ED_{ij} = β_{0} + β_{1}Med_{ij} + β_{2}Fed_{ij} + β_{3}Focc_{ij} + β_{4}Primary_{j} + β_{5}Fed_{ij}Primary_{j} + u_{0j} + u_{2j}Fed_{ij} + e_{ij}

Before we present the estimated parameters, let us take try to achieve a deeper understanding of the random coefficient for father’s education. In the figure below, separate OLS estimates are presented for the coefficient in each of the 19 counties

Figure 3.8. The OLS estimates for the coefficient in all counties

The regression coefficients vary from around 0.17 to 0.37, and they are positively related to the primary sector percentage, although the pattern seems to deviate slightly from linearity.

Let us present the estimates and interpret the coefficients:

E^{^}D_{ij} = 11.277 + 0.498Med_{ij} + 0.372Fed_{ij} + 0.026Focc_{ij} - 0.056Primary_{j} + 0.016Primary_{j}Fed_{ij}

All individual level variables are grand-mean centred. This implies that the regression constant, 11.277, can be interpreted as the predicted mean years of education for counties, with the other variables at their mean values.
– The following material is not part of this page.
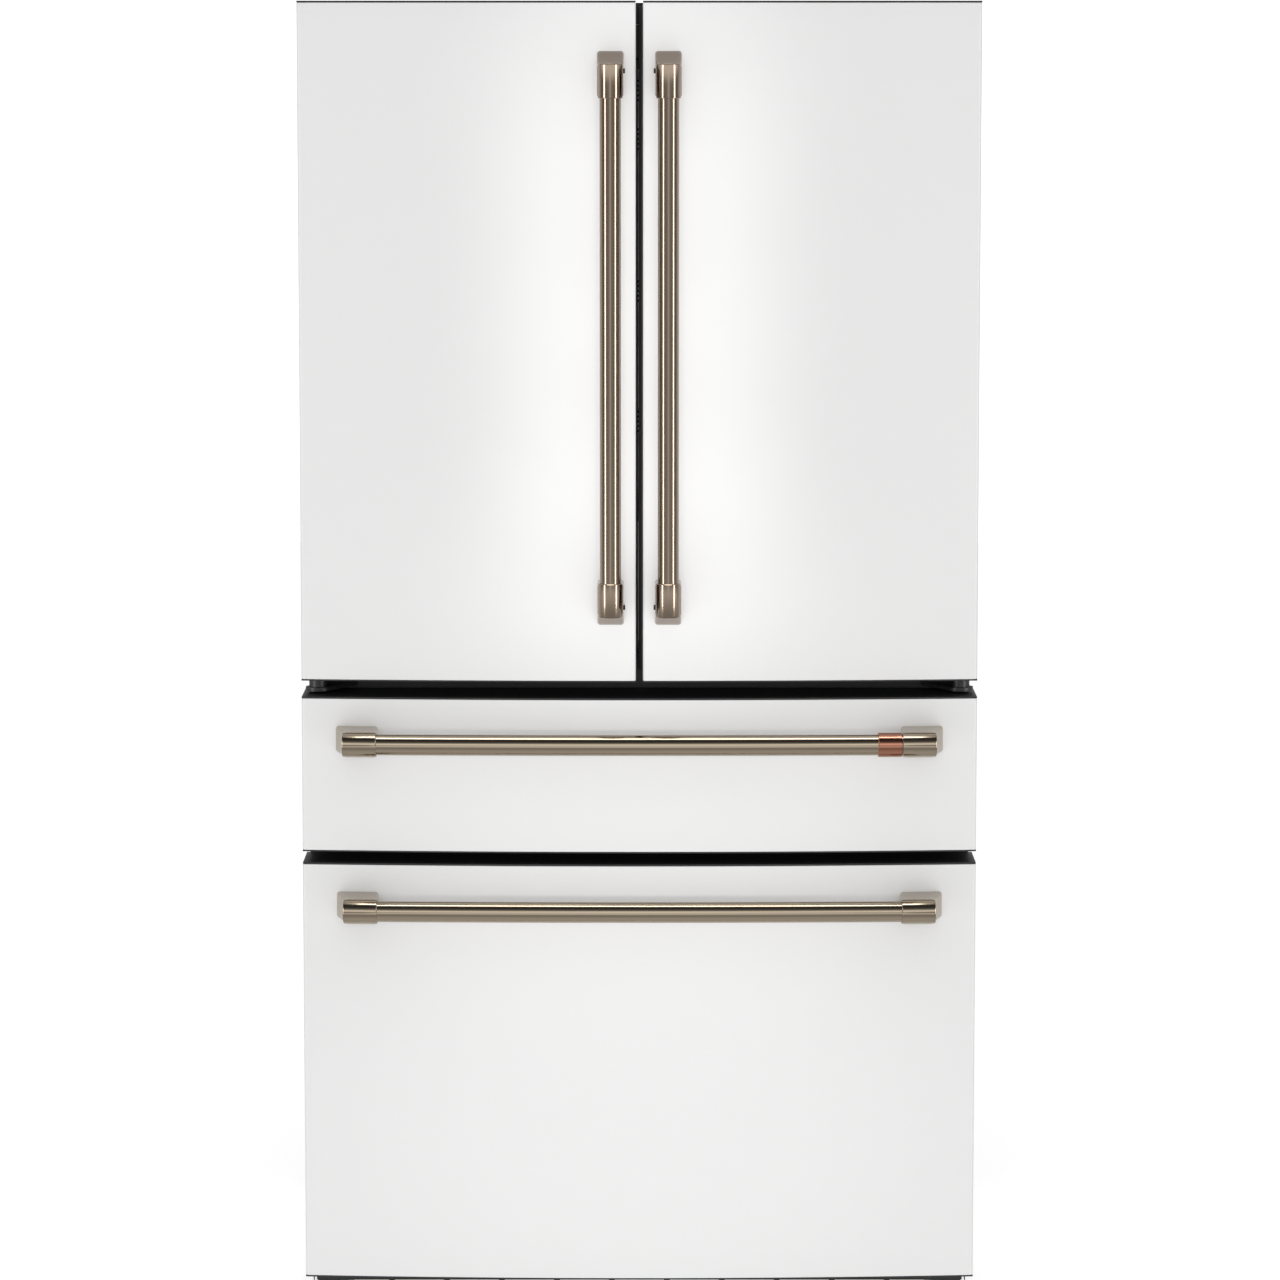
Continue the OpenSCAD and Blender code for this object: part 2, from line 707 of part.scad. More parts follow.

An increase of 10 per cent in primary employment is expected to decrease the predicted mean years of education by about half a year (10*-0.056=-0.56). Mother’s and father’s education are measured in levels and have a roughly equal overall effect (not shown), while the effect of father’s occupation is small. The effect of father’s education in the above equation is not the overall or main effect of the variable, but the effect when the primary percentage is set to zero. Those who do not fully understand this can go back to the review of interaction effects in the OLS regression part at the beginning of the module. Thus, the effect of father’s education (FED) is 0.372 when the primary percentage is set to zero. The coefficient of the interaction term, 0.016, shows that the effect of father’s education increases by that amount for each per cent increase in primary sector employment. Thus, an increase of 10 per cent in the primary sector will increase the effect of father’s education by 0.16, to 0.53. Both the direct effect of primary sector employment on the intercept and the interaction effect lend support to the two hypotheses.